### WHAT THE TASK REQUIRES
Copy all lines of the listing that include the string "scene".

### DATA EXCERPT
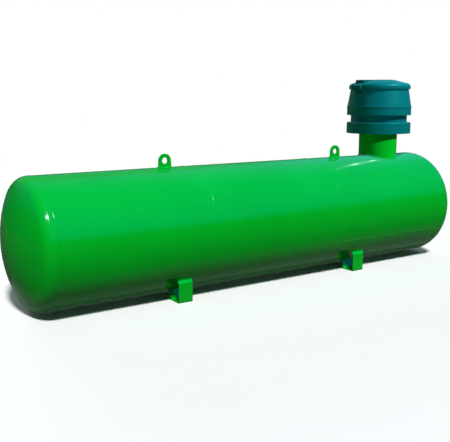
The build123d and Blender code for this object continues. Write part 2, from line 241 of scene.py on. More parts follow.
# Light, world and floor
light = {
    "tankSun": (-0.22, -0.57, 0.79),
    "coverSun": (0.275, -0.652, 0.707),
    "neckSun": (0.355, -0.842, 0.407),
    "backFill": (0.15, 0.975, 0.16),
    "distance": 12.0,
    "tankStrength": 3.45,
    "coverStrength": 3.2,
    "neckStrength": 3.7,
    "fillStrength": 1.3,
    "tankSpread": 7.5,
    "sunSpread": 3.0,
    "fillSpread": 40.0,
    "skyForDiffuse": (0.055, 0.065, 0.085),
}


def addSun(name, strength, spread, receivers=(), others=()):
    direction = Vector(light[name]).normalized()
    bpy.ops.object.light_add(type="SUN", location=direction * light["distance"])
    sun = bpy.context.object
    sun.name = name
    sun.rotation_euler = direction.to_track_quat("Z", "Y").to_euler()
    sun.data.energy = strength
    sun.data.angle = math.radians(spread)
    if not receivers and not others:
        return
    group = bpy.data.collections.new(name + "Reach")
    for piece in receivers or others:
        group.objects.link(piece)
    for item in group.collection_objects:
        item.light_linking.link_state = "INCLUDE" if receivers else "EXCLUDE"
    sun.light_linking.receiver_collection = group


def seenDirectly(tree):
    path = addNode(tree, "ShaderNodeLightPath")
    seen = mathOf(tree, "MAXIMUM", path.outputs["Is Camera Ray"], path.outputs["Is Glossy Ray"])
    return mathOf(tree, "MAXIMUM", seen, path.outputs["Is Transmission Ray"])


def seenOnlyInGloss(piece):
    piece.visible_camera = False
    piece.visible_diffuse = False
    piece.visible_shadow = False
    piece.visible_transmission = False


def addWorld():
    world = bpy.data.worlds.new("studioWhite")
    world.use_nodes = True
    bpy.context.scene.world = world
    tree = world.node_tree
    colour = mixOf(tree, seenDirectly(tree), light["skyForDiffuse"], white)
    tree.links.new(colour, tree.nodes["Background"].inputs["Color"])


floorLook = {
    "side": 120.0,
    "forDiffuse": (0.055, 0.11, 0.055),
    "roughness": 0.9,
    "gloss": 0.1,
    "fade": (5.0, 16.0),
}


# The floor fades into the white around it
def addFloor():
    bpy.ops.mesh.primitive_plane_add(size=floorLook["side"], location=(0, 0, 0))
    floor = bpy.context.object
    floor.name = "studioFloor"
    floor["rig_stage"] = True
    material, tree, shader, place = newMaterial("paleFloor")
    colour = mixOf(tree, seenDirectly(tree), floorLook["forDiffuse"], white)
    tree.links.new(colour, shader.inputs["Base Color"])
    shader.inputs["Roughness"].default_value = floorLook["roughness"]
    shader.inputs["Specular IOR Level"].default_value = floorLook["gloss"]
    fade = fadeOf(tree, lengthOf(tree, place), *floorLook["fade"])
    glow = addNode(tree, "ShaderNodeEmission")
    factor = mathOf(tree, "MULTIPLY", fade, seenDirectly(tree))
    showAs(tree, blendOf(tree, factor, shader, glow))
    floor.data.materials.append(material)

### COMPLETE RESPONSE
The build123d and Blender code for this object continues. Write part 2, from line 241 of scene.py on. More parts follow.
    bpy.context.scene.world = world